3. OVERALL COMMENTARY
One
purpose of law is to give clear notice of what is required.
If Sen.
Bob Graham's S1980 and Rep. Rush Holt's HR 2239, the Voter Confidence and
Increased Accessibility Act, became law today, verifiable voting systems would
be clearly required, and we could expect them to be made to work by November
2004 through the use of American ingenuity, know-how, and can-do attitudes.
The
RECORD Act does not give clear notice. Instead it delegates authority. RECORD
allows states to apply to the EAC for a waiver for the 2004 election. Can we
expect the EAC to deny those applications?
Enormous
resources are currently being spent to defend the use of unverifiable computer
systems in elections.

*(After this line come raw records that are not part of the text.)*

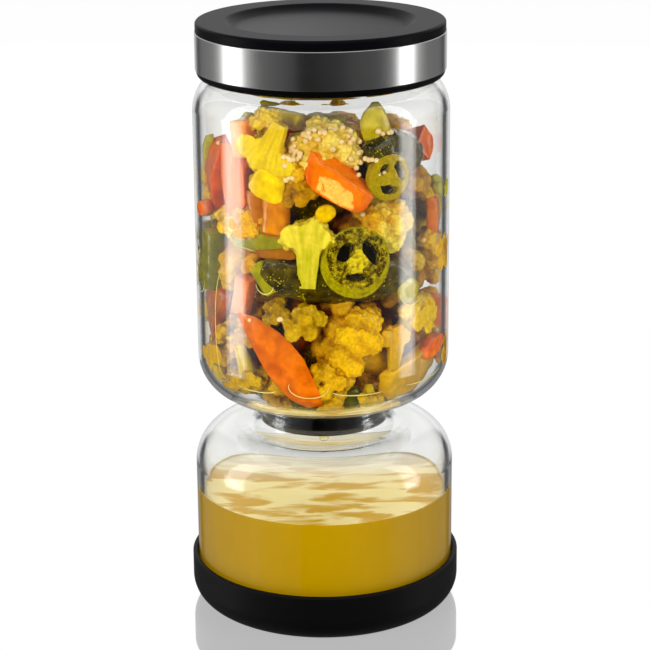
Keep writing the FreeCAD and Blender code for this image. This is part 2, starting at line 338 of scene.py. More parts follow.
def cloudyBrine(add):
    # turmeric-stained pickle brine: cloudy yellow, its face painted with a pale streaked reflection and a
    # faint glow
    place = add("TexCoord").outputs["Object"]
    shape = add("NewGeometry")
    up = add("SeparateXYZ", {0: shape.outputs["Normal"]})
    onTop = add("MapRange", {"Value": up.outputs["Z"], "From Min": 0.6, "From Max": 0.95})
    long = add("Mapping", {"Vector": place, "Scale": (1 / (26 * mm), 1 / (9 * mm), 1.0)})
    streaks = add("TexNoise", {
        "Vector": long, "Scale": 1.0, "Detail": 3.0, "Roughness": 0.5, "Distortion": 0.6})
    share = add("MapRange", {
        "Value": streaks, "From Min": 0.44, "From Max": 0.58}, interpolation_type="SMOOTHSTEP")
    # painted reflection: the top face is coloured pale in streaks, standing in for the bright room it
    # mirrors
    film = add("Mix", {"Factor": share, "A": "FFE69A", "B": "DAA50A"}, data_type="RGBA")
    # painted reflection: paler towards the far side
    where = add("SeparateXYZ", {0: place})
    reach = add("MapRange", {
        "Value": where.outputs["Y"], "From Min": -10 * mm, "From Max": 42 * mm, "To Max": 0.8},
        interpolation_type="SMOOTHSTEP")
    thin = add("Mix", {"Factor": reach, "A": film, "B": "F6F2E2"}, data_type="RGBA")
    cloud = add("TexNoise", {"Vector": place, "Scale": 1 / (30 * mm)})
    murk = add("Mix", {"Factor": cloud, "A": "AC8200", "B": "B48C00"}, data_type="RGBA")
    colour = add("Mix", {"Factor": onTop, "A": murk, "B": thin}, data_type="RGBA")
    ripple = add("Bump", {"Height": streaks, "Strength": 0.5, "Distance": 1.2 * mm})
    # painted glow: the top face gives off a little light in its painted reflection colour
    lit = add("VectorMath", {0: thin, "Scale": onTop}, operation="SCALE")
    return add("BsdfPrincipled", {
        "Base Color": colour, "Roughness": 0.04, "IOR": 1.34, "Normal": ripple, "Emission Color": lit,
        "Emission Strength": 0.16})


def makeBrine():
    wall, over = jar["wall"], 0.25
    radius = jar["lower"] - wall + over
    floor = jar["foot"] + wall - over
    corners = [
        (0, floor, 0),
        (radius, floor, jar["footRound"] - wall + over),
        (radius, brineHigh.z + 1.0, 0.2),
        (radius - 1.4, brineHigh.z, 1.6),
        (0, brineHigh.z, 0),
    ]
    flatShaded(showPiece("brine_pool", turned(corners), cloudyBrine, ["brine"]))


makeBrine()
print("brine made")


# what presses hard on the glass runs 0.3 mm into it, as its oil leaves no air between
cup = {
    "radius": jar["upper"] - jar["wall"] + 0.3, "corner": jar["jarRound"] - jar["wall"] + 0.3,
    "floor": sieveHigh.z + 0.35, "press": 1.0,
}
# painted shade, darker and redder deeper from the glass: what is taken from red, green and blue at most,
# from how deep and over what depth, and the height where it fades out, in mm
murk = {"taken": (0.56, 0.82, 0.95), "from": 3.0, "over": 13.0, "top": 202, "fade": 14}
kinds = {}


def pressed(deep):
    # past the glass a piece flattens, and keeps a little of its relief
    return cup["press"] * (1 - math.exp(-deep / cup["press"]))


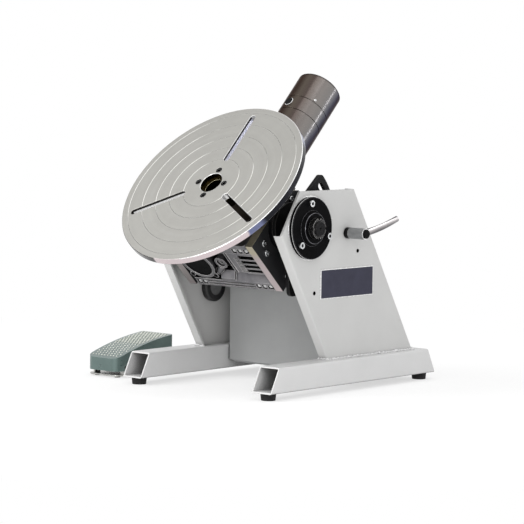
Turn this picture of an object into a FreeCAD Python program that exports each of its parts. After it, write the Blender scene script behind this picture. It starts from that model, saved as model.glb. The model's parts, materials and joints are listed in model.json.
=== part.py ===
import FreeCAD, Part
import math
import os

# Bench welding positioner: a tilting, turning faceplate on a gearmotor, carried
# between two welded side frames, with a foot pedal that stands beside it.
# X is the tilt axis, +X the clamp-lever side; -Y is the front; Z is up from the floor.
# The origin is on the floor, in the middle of the four feet.

# ---- driving dimensions, millimetres and degrees ----
TABLE_RADIUS = 200.0
TABLE_THICKNESS = 14.0
TABLE_EDGE_CHAMFER = 1.0
TABLE_BORE = 48.0
TABLE_SCREW_PCD = 66.0
TABLE_SCREW_COUNT = 4
TABLE_SCREW_HEAD = 13.0
TABLE_SCREW_SHANK = 8.0
TABLE_SLOT_COUNT = 3
TABLE_SLOT_WIDTH = 13.0
TABLE_SLOT_INNER = 58.0
TABLE_SLOT_OUTER = 180.0
TABLE_FACE_HEIGHT = 124.0
TABLE_AXIS_SETBACK = 3.0

SPINDLE_BORE = 40.0
SPINDLE_DIAMETER = 55.0
SPINDLE_FLANGE = 96.0
SPINDLE_FLANGE_THICKNESS = 13.0
SPINDLE_NUT_DIAMETER = 80.0
SPINDLE_NUT_THICKNESS = 12.0

TILT_REST = 46.0
PIVOT_HEIGHT = 326.0
PIVOT_BEHIND_TUBE_END = 131.0

GEARBOX_RIGHT = 93.0
GEARBOX_LEFT = 117.0
GEARBOX_FRONT = 92.0
GEARBOX_REAR = 92.0
GEARBOX_TOP = 43.0
GEARBOX_BOTTOM = 89.0
GEARBOX_FLANGE = 21.0
GEARBOX_TOP_FLANGE = 26.0
GEARBOX_RECESS = 24.0
GEARBOX_SLOPE = 18.0
GEARBOX_CORNER = 10.0
NECK_DIAMETER = 130.0
NECK_GAP = 4.0
WORM_OFFSET = 75.0
WORM_HEIGHT = -25.0
WORM_BOSS_DIAMETER = 80.0
WORM_CAP_DIAMETER = 67.0
WORM_CAP_SUNK = 1.5
WORM_CAP_LENGTH = 6.5
WORM_LUG_COUNT = 4
WORM_LUG_RADIUS = 6.5
WORM_LUG_CIRCLE = 43.7
FIN_COUNT = 4
FIN_PITCH = 12.9
FIN_THICKNESS = 4.2
FIN_TOP = -2.5
FIN_LENGTH = 44.0
FIN_SETBACK = 2.0
FIN_WEB_TOP = 10.0
SERRATION_COUNT = 9
SERRATION_DEPTH = 2.0
SERRATION_WIDTH = 24.0
SERRATION_PITCH = 4.8
RIB_OFFSET = 31.5
RIB_THICKNESS = 2.0
RIB_SPACING = 5.5
DUCT_DIAMETER = 15.0
DUCT_SETBACK = 11.0
DUCT_END_X = -46.0
DUCT_END_Z = -60.0
PAD_LEFT = -34.0
PAD_RIGHT = 2.0
PAD_HEIGHT = 6.0
OIL_PLUG_X = -14.5
OIL_PLUG_Z = -22.7
OIL_PLUG_BOSS = 29.0
OIL_PLUG_SETBACK = 6.0
OIL_PLUG_DIAMETER = 19.0
OIL_PLUG_DEPTH = 8.0
OIL_PLUG_SUNK = 3.0
EAR_DEPTH = 6.0
EAR_HEIGHT = 12.0
BAR_GROOVE_LEFT = -80.0
BAR_GROOVE_RIGHT = 46.0
EAR_LENGTH = 11.0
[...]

It is regrettable that the same resources are not being
devoted to developing and preparing for the use of verifiable systems, or the
use of paper ballots that can be counted by hand or optical scanner. Two DRE
voting systems with voter-verified paper audit trails are already certified (Avante and Accupoll). Another, Populex, expects certification soon. Many others are in
development.
Many of
the issues raised here are political, not technical.
In
November 2004, we should require the use of interim paper ballots for federal
races.
Even if
all DRE voting systems produced a voter-verified paper audit trail in November,
no jurisdiction is willing to perform a full audit of their paper ballots. A
surprise random recount of a tiny percentage of jurisdictions is not an audit.